-- start --

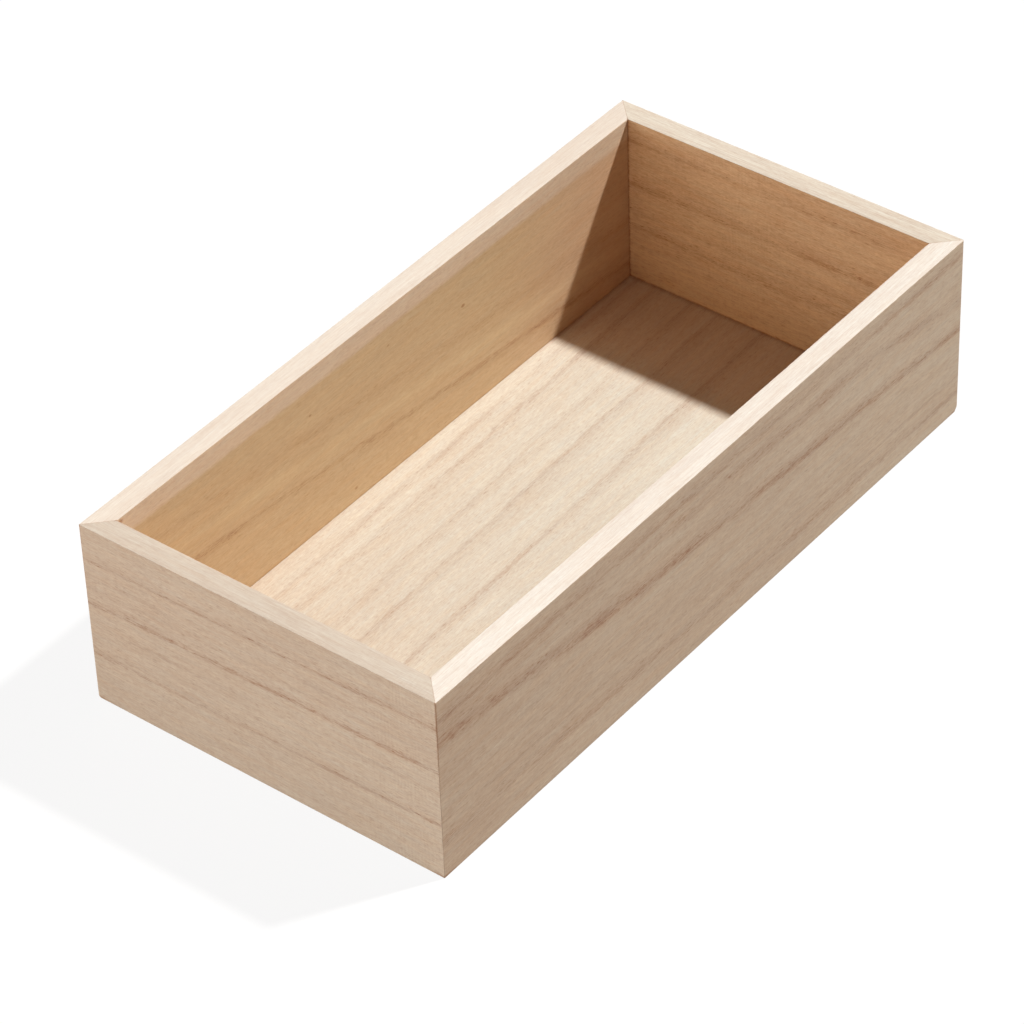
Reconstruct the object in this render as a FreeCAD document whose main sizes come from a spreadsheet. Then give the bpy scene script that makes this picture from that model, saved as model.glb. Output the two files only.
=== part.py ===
import FreeCAD, Part
import enum
import math
import os
import Sketcher

# An open-topped wooden box: four boards on edge, mitred at the corners, and a thin bottom panel
# let into a groove near the lower edge of each board. Millimetres, +Z up, +Y along the length.
# The origin is at the middle of the underside.

# Driving dimensions. Every board and the panel take their sizes from these cells.
DRIVING_DIMENSIONS = [
    ("boxLength", 300.0, "outside length, along Y"),
    ("boxWidth", 150.0, "outside width, along X"),
    ("boxHeight", 76.5, "height of the boards"),
    ("wallThickness", 9.0, "thickness of the boards"),
    ("rimEase", 0.5, "radius of the two arrises of the rim"),
    ("footEase", 1.0, "radius of the outer bottom arris"),
    ("cornerEase", 1.2, "radius of the upright arris at each mitre"),
    ("lipHeight", 2.0, "wood left below the groove"),
    ("grooveDepth", 4.0, "depth of the groove in the inside face"),
    ("panelThickness", 3.0, "thickness of the bottom panel"),
    ("panelPlay", 0.15, "room above the panel in the groove"),
    ("panelEdgeGap", 0.3, "room between the panel's edge and the bottom of the groove"),
]

# Each wall is drawn with its run along X and its outer face on Y = 0, then turned about Z into place:
# label, cell of its run, turn, and the direction and distance of its outer face from the middle.
WALLS = [
    ("front_wall", "boxWidth", "0 deg", "y", "-Sizes.boxLength / 2"),
    ("right_wall", "boxLength", "90 deg", "x", "Sizes.boxWidth / 2"),
    ("back_wall", "boxWidth", "180 deg", "y", "Sizes.boxLength / 2"),
    ("left_wall", "boxLength", "-90 deg", "x", "-Sizes.boxWidth / 2"),
]

UP = FreeCAD.Vector(0, 0, 1)


class At(enum.IntEnum):
    """The sketcher's numbers for the points of an element."""
    START = 1
    END = 2
    CENTRE = 3


class Axis(enum.IntEnum):
    """The sketcher's numbers for a sketch's own axes."""
    X = -1
    Y = -2


ORIGIN = (Axis.X, At.START)


def addSizes(doc):
    sheet = doc.addObject("Spreadsheet::Sheet", "Sizes")
    for row, (alias, value, meaning) in enumerate(DRIVING_DIMENSIONS, start=1):
        sheet.set(f"A{row}", meaning)
        sheet.set(f"B{row}", str(value))
        sheet.setAlias(f"B{row}", alias)
    doc.recompute()
    return sheet


def originPlane(body, role):
    return next(plane for plane in body.Origin.OriginFeatures if plane.Role == role)


def addSketch(body, name, role):
    sketch = body.newObject("Sketcher::SketchObject", name)
    sketch.AttachmentSupport = [(originPlane(body, role), "")]
    sketch.MapMode = "FlatFace"
    return sketch


def line(sketch, x0, y0, x1, y1):
    return sketch.addGeometry(Part.LineSegment(FreeCAD.Vector(x0, y0, 0), FreeCAD.Vector(x1, y1, 0)))


def arc(sketch, x, y, radius, startDegrees, endDegrees):
    circle = Part.Circle(FreeCAD.Vector(x, y, 0), UP, radius)
    start = math.radians(startDegrees)
    end = math.radians(endDegrees)
    return sketch.addGeometry(Part.ArcOfCircle(circle, start, end))


def constrain(sketch, *terms):
    return sketch.addConstraint(Sketcher.Constraint(*terms))


def dimension(sketch, name, formula, *terms):
    """Add a dimensional constraint and bind it to the sheet."""
    index = constrain(sketch, *terms)
    sketch.renameConstraint(index, name)
    sketch.setExpression(f"Constraints.{name}", formula)


def drawSection(sketch, size):
    """Section of a wall: outer face on the left, groove low on the inside, arrises eased."""
    t, top = size.wallThickness, size.boxHeight
    ease, foot = size.rimEase, size.footEase
    low = size.lipHeight
    high = low + size.panelThickness + size.panelPlay
    floor = t - size.grooveDepth

    outer = line(sketch, 0, foot, 0, top - ease)
    rim = line(sketch, ease, top, t - ease, top)
    inner = line(sketch, t, top - ease, t, high)
    grooveTop = line(sketch, t, high, floor, high)
    grooveFloor = line(sketch, floor, high, floor, low)
    grooveBottom = line(sketch, floor, low, t, low)
    lip = line(sketch, t, low, t, 0)
    underside = line(sketch, t, 0, foot, 0)
    rimOuter = arc(sketch, ease, top - ease, ease, 90, 180)
    rimInner = arc(sketch, t - ease, top - ease, ease, 0, 90)
    footArc = arc(sketch, foot, foot, foot, 180, 270)

    for upright in (outer, inner, grooveFloor, lip):
        constrain(sketch, "Vertical", upright)
    for level in (rim, grooveTop, grooveBottom, underside):
        constrain(sketch, "Horizontal", level)
    for first, second in ((inner, grooveTop), (grooveTop, grooveFloor), (grooveFloor, grooveBottom),
                          (grooveBottom, lip), (lip, underside)):
        constrain(sketch, "Coincident", first, At.END, second, At.START)
    constrain(sketch, "Tangent", outer, At.END, rimOuter, At.END)
    constrain(sketch, "Tangent", rimOuter, At.START, rim, At.START)
    constrain(sketch, "Tangent", rim, At.END, rimInner, At.END)
    constrain(sketch, "Tangent", rimInner, At.START, inner, At.START)
    constrain(sketch, "Tangent", underside, At.END, footArc, At.END)
    constrain(sketch, "Tangent", footArc, At.START, outer, At.START)
    constrain(sketch, "PointOnObject", outer, At.START, Axis.Y)
    constrain(sketch, "PointOnObject", underside, At.START, Axis.X)
    constrain(sketch, "PointOnObject", lip, At.END, inner)
    constrain(sketch, "Equal", rimInner, rimOuter)

    dimension(sketch, "rimRadius", "Sizes.rimEase", "Radius", rimOuter, ease)
    dimension(sketch, "footRadius", "Sizes.footEase", "Radius", footArc, foot)
    dimension(sketch, "thickness", "Sizes.wallThickness", "DistanceX", *ORIGIN, inner, At.END, t)
    dimension(sketch, "height", "Sizes.boxHeight", "DistanceY", *ORIGIN, rim, At.START, top)
    dimension(sketch, "lip", "Sizes.lipHeight", "DistanceY", *ORIGIN, lip, At.START, low)
    dimension(sketch, "grooveWidth", "Sizes.panelThickness + Sizes.panelPlay",
              "DistanceY", grooveFloor, At.END, grooveFloor, At.START, high - low)
    dimension(sketch, "grooveDepth", "Sizes.grooveDepth",
              "DistanceX", grooveBottom, At.START, grooveBottom, At.END, size.grooveDepth)


def drawMitreWaste(sketch, size, run, runCell):
    """Plan of the waste beyond one mitre: the mitre line, the eased corner and a loop outside the board,
    which clears the board by its thickness."""
    half, t, r = run / 2, size.wallThickness, size.cornerEase
    eased = r * (1 - 0.5 ** 0.5)

    mitre = line(sketch, half - 2 * t, 2 * t, half - eased, eased)
    corner = arc(sketch, half - r, r, r, -90, -45)
    down = line(sketch, half - r, 0, half - r, -t)
    along = line(sketch, half - r, -t, half + t, -t)
    up = line(sketch, half + t, -t, half + t, 2 * t)
    back = line(sketch, half + t, 2 * t, half - 2 * t, 2 * t)

    constrain(sketch, "Coincident", mitre, At.END, corner, At.END)
    constrain(sketch, "Coincident", corner, At.START, down, At.START)
    for first, second in ((down, along), (along, up), (up, back), (back, mitre)):
        constrain(sketch, "Coincident", first, At.END, second, At.START)
    for upright in (down, up):
        constrain(sketch, "Vertical", upright)
    for level in (along, back):
        constrain(sketch, "Horizontal", level)
    constrain(sketch, "Vertical", corner, At.START, corner, At.CENTRE)
    constrain(sketch, "PointOnObject", corner, At.CENTRE, mitre)
    constrain(sketch, "PointOnObject", corner, At.START, Axis.X)
    constrain(sketch, "Angle", mitre, math.radians(-45))

    dimension(sketch, "cornerRadius", "Sizes.cornerEase", "Radius", corner, r)
    dimension(sketch, "cornerPlace", f"Sizes.{runCell} / 2 - Sizes.cornerEase",
              "DistanceX", *ORIGIN, corner, At.CENTRE, half - r)
    dimension(sketch, "wasteBelow", "Sizes.wallThickness", "DistanceY", along, At.START, *ORIGIN, t)
    dimension(sketch, "wasteEnd", f"Sizes.{runCell} / 2 + Sizes.wallThickness",
              "DistanceX", *ORIGIN, up, At.START, half + t)
    dimension(sketch, "wasteAbove", "2 * Sizes.wallThickness", "DistanceY", *ORIGIN, up, At.END, 2 * t)


def addWall(doc, size, label, runCell, turn, axis, distance):
    """A board with its section run along X, both ends mitred, set at one side of the box."""
    body = doc.addObject("PartDesign::Body", label)
    body.Label = label

    section = addSketch(body, f"{label}_section", "YZ_Plane")
    drawSection(section, size)
    board = body.newObject("PartDesign::Pad", f"{label}_board")
    board.Profile = section
    board.SideType = "Symmetric"
    board.setExpression("Length", f"Sizes.{runCell}")
    section.Visibility = False
    doc.recompute()
    squareVolume = board.Shape.Volume

    waste = addSketch(body, f"{label}_mitre_waste", "XY_Plane")
    drawMitreWaste(waste, size, size.getPropertyByName(runCell), runCell)
    mitre = body.newObject("PartDesign::Pocket", f"{label}_mitre")
    mitre.Profile = waste
    mitre.Type = "ThroughAll"
    mitre.SideType = "Symmetric"
    waste.Visibility = False
    doc.recompute()
    oneMitreVolume = mitre.Shape.Volume

    otherMitre = body.newObject("PartDesign::Mirrored", f"{label}_other_mitre")
    otherMitre.Originals = [mitre]
    otherMitre.MirrorPlane = (originPlane(body, "YZ_Plane"), [""])
    body.Tip = otherMitre
    doc.recompute()
    if not squareVolume > oneMitreVolume > otherMitre.Shape.Volume:
        raise RuntimeError(f"{label}: a mitre cut nothing")

    body.setExpression("Placement.Rotation.Angle", turn)
    body.setExpression(f"Placement.Base.{axis}", distance)
    return body


def addBottomPanel(doc, size):
    """The floor board: it rests on the lower side of the groove all round."""
    body = doc.addObject("PartDesign::Body", "bottom_panel")
    body.Label = "bottom_panel"
    inset = size.wallThickness - size.grooveDepth + size.panelEdgeGap
    halfWidth = size.boxWidth / 2 - inset
    halfLength = size.boxLength / 2 - inset

    plan = addSketch(body, "bottom_panel_plan", "XY_Plane")
    front = line(plan, -halfWidth, -halfLength, halfWidth, -halfLength)
    right = line(plan, halfWidth, -halfLength, halfWidth, halfLength)
    back = line(plan, halfWidth, halfLength, -halfWidth, halfLength)
    left = line(plan, -halfWidth, halfLength, -halfWidth, -halfLength)
    for first, second in ((front, right), (right, back), (back, left), (left, front)):
        constrain(plan, "Coincident", first, At.END, second, At.START)
    for level in (front, back):
        constrain(plan, "Horizontal", level)
    for upright in (right, left):
        constrain(plan, "Vertical", upright)
    constrain(plan, "Symmetric", front, At.START, back, At.START, *ORIGIN)
    insideGroove = "2 * (Sizes.wallThickness - Sizes.grooveDepth + Sizes.panelEdgeGap)"
    dimension(plan, "panelWidth", f"Sizes.boxWidth - {insideGroove}",
              "DistanceX", front, At.START, front, At.END, 2 * halfWidth)
    dimension(plan, "panelLength", f"Sizes.boxLength - {insideGroove}",
              "DistanceY", right, At.START, right, At.END, 2 * halfLength)

    board = body.newObject("PartDesign::Pad", "bottom_panel_board")
    board.Profile = plan
    board.setExpression("Length", "Sizes.panelThickness")
    plan.Visibility = False
    body.Tip = board
    body.setExpression("Placement.Base.z", "Sizes.lipHeight")
    return body


def checkDocument(doc, bodies):
    """Stop before anything is written if a feature failed or a solid isn't whole."""
    for thing in doc.Objects:
        if "Invalid" in thing.State or "Error" in thing.State:
            raise RuntimeError(f"{thing.Label} failed: {thing.State}")
    for body in bodies:
        if body.Shape.isNull() or not body.Shape.isValid() or len(body.Shape.Solids) != 1:
            raise RuntimeError(f"{body.Label} is not one valid solid")


def main():
    doc = FreeCAD.newDocument("tea_ceremony_box")
    size = addSizes(doc)
    bodies = [addWall(doc, size, *wall) for wall in WALLS]
    bodies.append(addBottomPanel(doc, size))
    doc.recompute()
    checkDocument(doc, bodies)

    os.makedirs("parts", exist_ok=True)
    for body in bodies:
        body.Shape.exportStep(f"parts/{body.Label}.step")
        box = body.Shape.BoundBox
        print(f"{body.Label}: {body.Shape.Volume / 1000:.1f} cm3,"
              f" X {box.XMin:.2f}..{box.XMax:.2f}, Y {box.YMin:.2f}..{box.YMax:.2f},"
              f" Z {box.ZMin:.2f}..{box.ZMax:.2f}")


main()
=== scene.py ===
import math

import bpy
from mathutils import Matrix, Vector


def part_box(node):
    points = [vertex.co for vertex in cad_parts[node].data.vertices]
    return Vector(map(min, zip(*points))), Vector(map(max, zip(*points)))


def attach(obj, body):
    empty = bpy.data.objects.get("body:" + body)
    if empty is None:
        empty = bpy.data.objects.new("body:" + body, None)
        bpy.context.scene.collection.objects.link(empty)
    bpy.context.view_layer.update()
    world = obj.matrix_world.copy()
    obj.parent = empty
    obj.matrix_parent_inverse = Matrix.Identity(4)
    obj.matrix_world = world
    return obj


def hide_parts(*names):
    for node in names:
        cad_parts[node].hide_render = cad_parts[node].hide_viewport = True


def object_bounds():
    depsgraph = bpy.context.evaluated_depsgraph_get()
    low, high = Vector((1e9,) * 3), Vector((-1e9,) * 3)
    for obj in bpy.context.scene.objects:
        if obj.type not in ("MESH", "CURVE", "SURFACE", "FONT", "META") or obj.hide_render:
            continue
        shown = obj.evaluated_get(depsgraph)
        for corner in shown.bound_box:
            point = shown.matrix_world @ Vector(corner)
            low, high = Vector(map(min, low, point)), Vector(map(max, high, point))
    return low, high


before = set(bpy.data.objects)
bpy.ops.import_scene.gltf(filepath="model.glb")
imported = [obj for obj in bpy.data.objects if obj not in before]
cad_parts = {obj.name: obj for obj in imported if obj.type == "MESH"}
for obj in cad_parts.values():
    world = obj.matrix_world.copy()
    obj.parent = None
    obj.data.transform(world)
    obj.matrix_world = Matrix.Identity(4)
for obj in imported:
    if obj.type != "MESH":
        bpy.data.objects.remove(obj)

mm = 0.001
cadLow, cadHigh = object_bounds()
frontLow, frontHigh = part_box("front_wall")
panelLow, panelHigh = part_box("bottom_panel")
boxLength = cadHigh.y - cadLow.y
boxWidth = cadHigh.x - cadLow.x
boxHeight = cadHigh.z - cadLow.z
wallThickness = frontHigh.y - frontLow.y
print("frame:", [round(side / mm, 2) for side in (boxWidth, boxLength, boxHeight, wallThickness)], "mm")


class Wire:
    # one output of a node, which takes part in sums like a number
    def __init__(self, tree, socket):
        self.tree = tree
        self.socket = socket

    def __add__(self, other):
        return maths("ADD", self, other)

    def __sub__(self, other):
        return maths("SUBTRACT", self, other)

    def __rsub__(self, other):
        return maths("SUBTRACT", other, self)

    def __mul__(self, other):
        return maths("MULTIPLY", self, other)

    def __truediv__(self, other):
        return maths("DIVIDE", self, other)

    def __pow__(self, other):
        return maths("POWER", self, other)

    __radd__ = __add__
    __rmul__ = __mul__


def plug(tree, socket, value):
    if isinstance(value, Wire):
        tree.links.new(value.socket, socket)
    else:
        socket.default_value = value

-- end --

§ **SHORT TASK**
Beginning at the top of the data, extract each line through the line containing "import Sketcher" and return those lines exactly, with nothing added.

§ **REPLY TO THE EXERCISE**
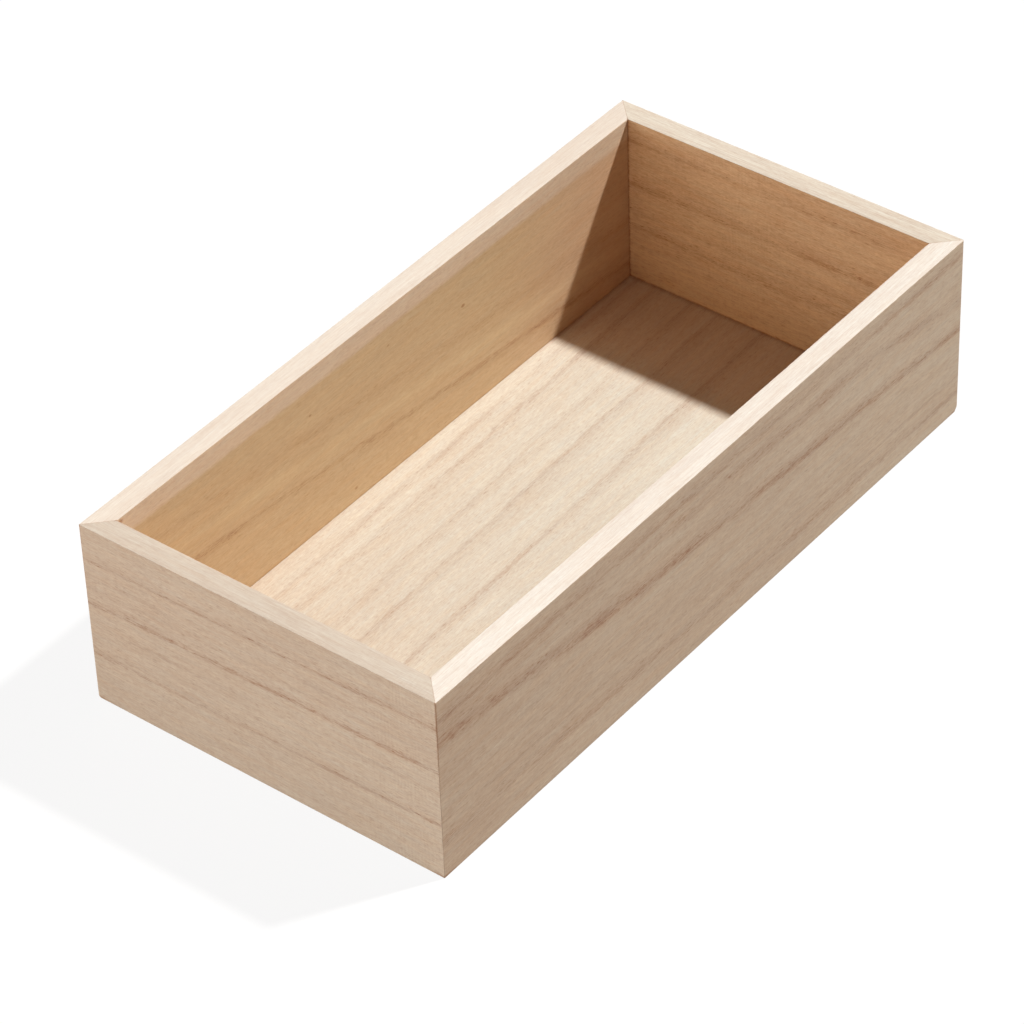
Reconstruct the object in this render as a FreeCAD document whose main sizes come from a spreadsheet. Then give the bpy scene script that makes this picture from that model, saved as model.glb. Output the two files only.
=== part.py ===
import FreeCAD, Part
import enum
import math
import os
import Sketcher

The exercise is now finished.